Double Debussy delights

Two captivating performances of some of Debussy's finest works including Music for the Prix de Rome Soloists and Images

Composer: Debussy
Repertoire: Music for the Prix de Rome Soloists
Artists: Flemish Radio Choir, Brussels Philharmonic/Hervé Niquet
Rating:  5/5
Genre: Vocal/Orchestral
Label: Glossa GCD 922206

Composer: Debussy
Repertoire: Images; Ibéria; Rondes de printemps
Artists: Orchestre National de Lyon/Jun Märkl
Rating:  5/5
Genre: Vocal/Orchestral
Label: Naxos 8.572296

Debussy’s ultimate aim during his student years in Paris was to win the prestigious Prix de Rome. In the event it turned out to be something of a mixed blessing: ‘All my pleasure vanished... I felt I was no longer free.’ Thanks to this invaluable collection of ‘Roman’ music, we can now hear Debussy’s conversion to Wagner surging more strongly than ever through his early music’s burgeoning textures. Included here are a number of test pieces for the competition, as well as the cantatas Le Gladiateur (runner-up in 1883) and L’Enfant prodigue (winner the following year). Finest of all in this sumptuously engineered, glowingly played programme is the deeply sensual La demoiselle élue, in its rarely heard, piano-accompanied form.

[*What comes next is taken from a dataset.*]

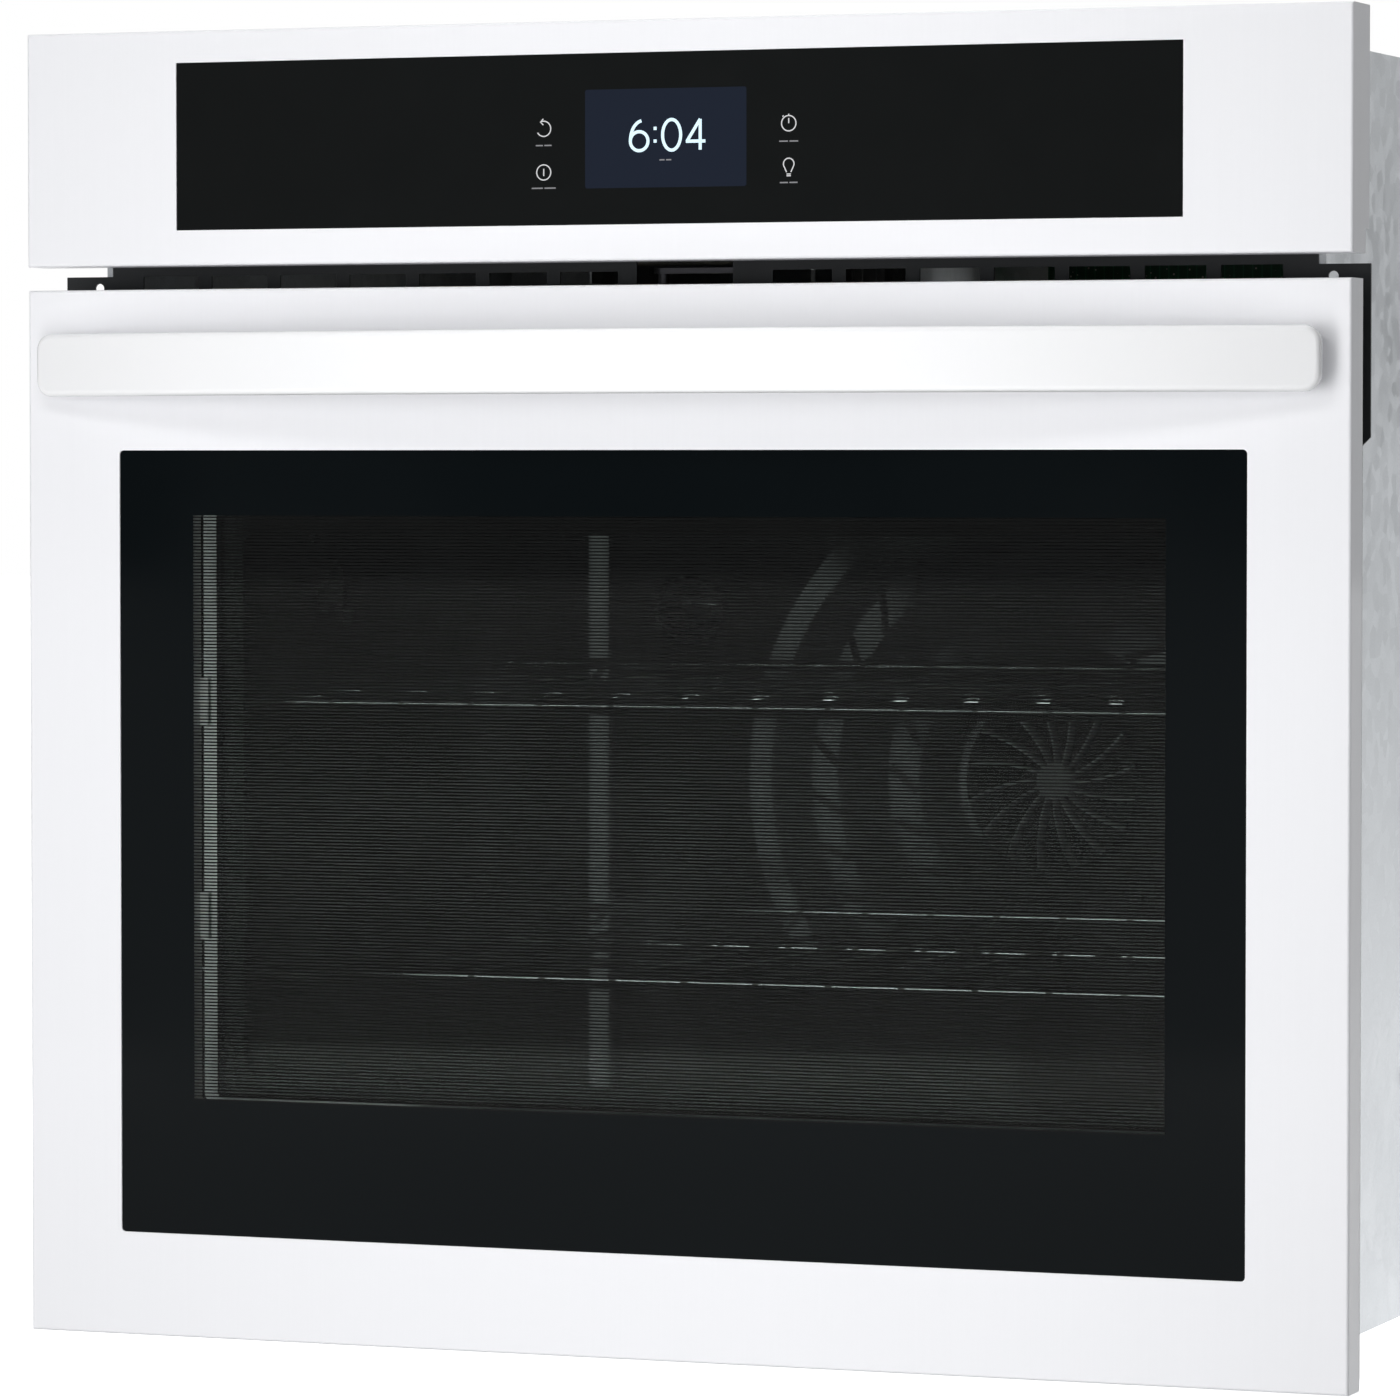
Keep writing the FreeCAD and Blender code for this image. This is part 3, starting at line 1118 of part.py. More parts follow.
def door_handle():
    """Strap handle, bowed away from the door in the middle, with rounded ends."""
    end_y = FRONT_Y - HANDLE_END_GAP
    mid_y = end_y - HANDLE_BOW
    z0 = HANDLE_Z - HANDLE_HEIGHT / 2
    thick = HANDLE_THICK
    back = Part.Arc(V(-HANDLE_HALF, end_y, z0), V(0, mid_y, z0), V(HANDLE_HALF, end_y, z0)).toShape()
    front = Part.Arc(V(HANDLE_HALF, end_y - thick, z0), V(0, mid_y - thick, z0),
                     V(-HANDLE_HALF, end_y - thick, z0)).toShape()
    right = Part.LineSegment(V(HANDLE_HALF, end_y, z0), V(HANDLE_HALF, end_y - thick, z0)).toShape()
    left = Part.LineSegment(V(-HANDLE_HALF, end_y - thick, z0), V(-HANDLE_HALF, end_y, z0)).toShape()
    strap = Part.Face(Part.Wire([back, right, front, left])).extrude(V(0, 0, HANDLE_HEIGHT))
    ellipse_x = 9.0
    ellipse_z = HANDLE_HEIGHT / 2 - 1.0
    end_mask = slab(HANDLE_HALF, mid_y - 40, end_y + 40, z0, z0 + HANDLE_HEIGHT, ellipse_x)
    strap = strap.common(end_mask)
    long_edges = [edge for edge in strap.Edges if edge.Length > HANDLE_HALF]
    return strap.makeFillet(ellipse_z / 5, long_edges)


def handle_mount():
    """Right-hand stand-off between the door and the handle's end."""
    half_x = 9.0
    z0 = HANDLE_Z - 12.0
    block = box(HANDLE_MOUNT_X - half_x, HANDLE_MOUNT_X + half_x, FRONT_Y - 16.0, FRONT_Y, z0, z0 + 24.0)
    return fillet_along(block, V(0, 1, 0), 4.0).cut(door_handle())


def door_screws():
    """Flat-head screws round the edge of the inner pan."""
    screws = []
    for side in (-1, 1):
        x = side * (LINER_HALF - 12.0)
        for z in (DOOR_Z + 90.0, DOOR_Z + 240.0, DOOR_Z + 390.0, DOOR_Z + 540.0):
            screws.append(bar_y(x, LINER_FACE, LINER_FACE + 1.8, z, 4.0))
        screws.append(bar_y(side * 180.0, LINER_FACE, LINER_FACE + 1.8, DOOR_Z + 36.0, 4.0))
    return Part.makeCompound(screws)


# ---------------------------------------------------------------- build
def main():
    """Write every node of the oven."""
    os.makedirs("parts", exist_ok=True)
    right_side = side_panel()
    right_wall = cavity_side()
    right_arm = hinge_arm()
    right_channel = hinge_channel()
    nodes = {
        "front_frame": front_frame(),
        "left_side_panel": mirrored(right_side),
        "right_side_panel": right_side,
        "top_cover": top_cover(),
        "base_pan": base_pan(),
        "rear_cover": rear_cover(),
        "insulation": insulation(),
        "cavity_left_wall": mirrored(right_wall),
        "cavity_right_wall": right_wall,
        "cavity_roof": cavity_deck(CAVITY_TOP),
        "cavity_floor": cavity_deck(CAVITY_BOTTOM - CAVITY_SHEET),
        "cavity_back": cavity_back(),
        "fan_cover": fan_cover(),
        "convection_fan": convection_fan(),
        "convection_motor": convection_motor(),
        "broil_element": heating_element(BROIL_Z),
        "bake_element": heating_element(BAKE_Z),
        "upper_rack": wire_rack(UPPER_LEVEL),
        "lower_rack": wire_rack(LOWER_LEVEL),
        "lamp_socket": lamp_socket(),
        "lamp_bulb": lamp_bulb(),
        "lamp_lens": lamp_lens(),
        "temperature_probe": temperature_probe(),
        "thermal_cutout": thermal_cutout(),
        "door_gasket": door_gasket(),
        "control_panel": control_panel(),
        "control_glass": control_glass(),
        "display_board": display_board(),
        "control_carrier": control_carrier(),
        "relay_board": relay_board(),
        "cooling_duct": cooling_duct(),
        "blower_housing": blower_housing(),
        "blower_motor": blower_motor(),
        "cooling_impeller": cooling_impeller(),
        "latch_bracket": latch_bracket(),
        "latch_motor": latch_motor(),
        "latch_hook": latch_hook(),
        "door_switch": door_switch(),
        "switch_plunger": switch_plunger(),
        "terminal_block": terminal_block(),
        "conduit_gland": conduit_gland(),
        "hinge_receivers": both_sides(hinge_receiver()),
        "body_screws": body_screws(),
        "door_skin": door_skin(),
        "door_outer_glass": pane(GLASS_OPEN_HALF + PANE_LAP, OUTER_PANE, GLASS_OPEN_BOTTOM - PANE_LAP,
                                 GLASS_OPEN_TOP + PANE_LAP, 6.0),
        "door_middle_glass": pane(WINDOW_HALF - 0.3, MIDDLE_PANE, WINDOW_BOTTOM + 0.3,
                                  WINDOW_TOP - 0.3, 3.0),
        "door_inner_glass": pane(WINDOW_HALF - 1.0, INNER_PANE, WINDOW_BOTTOM + 1.0, WINDOW_TOP - 1.0, 6.0),
        "glass_frame": glass_frame(),
        "door_liner": door_liner(),
        "door_insulation": door_insulation(),
        "hinge_arm_left": mirrored(right_arm),
        "hinge_arm_right": right_arm,
        "hinge_channel_left": mirrored(right_channel),
        "hinge_channel_right": right_channel,
        "hinge_pins": both_sides(hinge_pin()),
        "hinge_springs": both_sides(hinge_spring()),
        "spring_rods": both_sides(spring_rod()),
        "door_handle": door_handle(),
        "handle_mounts": both_sides(handle_mount()),
        "door_screws": door_screws(),
    }
    for name, shape in nodes.items():
        export(name, shape)


main()
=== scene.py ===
import json
import math

import bmesh
import bpy
from mathutils import Matrix, Vector


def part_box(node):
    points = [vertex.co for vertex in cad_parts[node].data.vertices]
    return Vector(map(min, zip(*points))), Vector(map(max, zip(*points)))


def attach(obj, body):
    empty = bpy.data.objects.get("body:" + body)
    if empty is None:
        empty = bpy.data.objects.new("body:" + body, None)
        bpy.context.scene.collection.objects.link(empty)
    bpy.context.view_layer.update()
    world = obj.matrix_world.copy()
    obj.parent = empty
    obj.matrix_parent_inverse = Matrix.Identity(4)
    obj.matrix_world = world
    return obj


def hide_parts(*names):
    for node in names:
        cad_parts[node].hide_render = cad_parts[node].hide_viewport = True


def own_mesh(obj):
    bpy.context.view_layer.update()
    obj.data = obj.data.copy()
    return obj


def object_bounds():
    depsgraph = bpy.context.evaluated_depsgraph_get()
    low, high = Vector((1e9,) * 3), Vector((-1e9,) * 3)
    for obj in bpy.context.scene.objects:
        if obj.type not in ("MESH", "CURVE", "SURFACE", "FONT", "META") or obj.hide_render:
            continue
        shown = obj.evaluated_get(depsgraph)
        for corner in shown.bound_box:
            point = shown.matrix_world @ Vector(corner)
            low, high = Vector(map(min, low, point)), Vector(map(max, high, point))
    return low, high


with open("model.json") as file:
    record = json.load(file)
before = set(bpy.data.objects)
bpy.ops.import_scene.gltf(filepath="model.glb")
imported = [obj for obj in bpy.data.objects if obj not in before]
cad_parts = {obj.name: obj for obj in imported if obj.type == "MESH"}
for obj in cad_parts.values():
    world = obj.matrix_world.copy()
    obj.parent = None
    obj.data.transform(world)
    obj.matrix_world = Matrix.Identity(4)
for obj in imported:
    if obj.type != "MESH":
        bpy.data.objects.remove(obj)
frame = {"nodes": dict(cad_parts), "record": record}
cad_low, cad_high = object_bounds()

MM = 0.001

# ---------------------------------------------------------------- camera and stage
CAMERA_PLACE = (1.3168, -3.7184, 0.4671)
CAMERA_DIP = 2.003
CAMERA_YAW = 21.005
CAMERA_LENS = 173.456
CAMERA_SENSOR = 36.0
FLOOR_DROP = 0.14
FLOOR_SIZE = 60.0
PLINTH_INSET = 0.09
WORLD_GLOW = 0.29
STAGE_GLOW = 0.93

# ---------------------------------------------------------------- front details
WINDOW_MARGIN = 1.4 * MM
LINE_PITCH = 1.8 * MM
INK_DEPTH = 0.05 * MM
DISPLAY_HALF_WIDTH = 46.4 * MM
DISPLAY_HALF_HEIGHT = 26.5 * MM
DIGIT_HEIGHT = 16.4 * MM
DIGIT_STROKE = 1.75 * MM
ICON_RADIUS = 4.1 * MM
ICON_STROKE = 0.62 * MM
BAR_STROKE = 0.7 * MM
ICON_X = 70.5 * MM

# ---------------------------------------------------------------- casing details
BEAD_WIDTH = 16.0 * MM
BEAD_RISE = 1.5 * MM
SIDE_BEAD_Y = 0.04
SIDE_BEAD_HEIGHTS = (0.13, 0.28, 0.43)
SIDE_BEAD_HALF = 0.18
TOP_BEAD_X = 0.245
TOP_BEAD_HALF = 0.21
TOP_CROSS_BEADS_Y = (-0.19, -0.08, 0.03)
TOP_CROSS_BEAD_HALF = 0.17
REAR_BEAD_X = 0.25
REAR_BEAD_Z = 0.29
REAR_BEAD_HALF = 0.21
COVER_PLATE_HALF_WIDTH = 0.105
COVER_PLATE_HALF_HEIGHT = 0.085
COVER_PLATE_RISE = 1.2 * MM
COVER_SCREW_INSET = 0.012

# ---------------------------------------------------------------- springs and seal
SPRING_WIRE = 1.1 * MM
SPRING_TURNS = 52
SEAL_CORNER = 26 * MM
SEAL_STEP = 0.9 * MM
SEAL_TWIST_PITCH = 22 * MM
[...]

Following Debussy’s exposure to the music of the Far East via the Paris Exhibition of 1889 and the life-altering experience of his Prélude à l’après-midi d’un faune (1894), in which (as he memorably put it) ‘any sounds in any combination and in any succession are henceforth free’, by the time he composed his set of three orchestral Images between 1905 and 1912, his musical language had changed beyond all recognition. In Jun Märkl’s expert hands one can immediately sense Debussy using orchestration as a means of articulating each work’s form. ‘You learn more about orchestration,’ Debussy insisted, ‘by listening to the leaves blowing in the wind than by studying treatises.’ Märkl would seem to agree as he magically evokes iridescent textures from which points of sound emerge like piquant sources of light on a canvas. A captivating performance enhanced by four bonus orchestrations.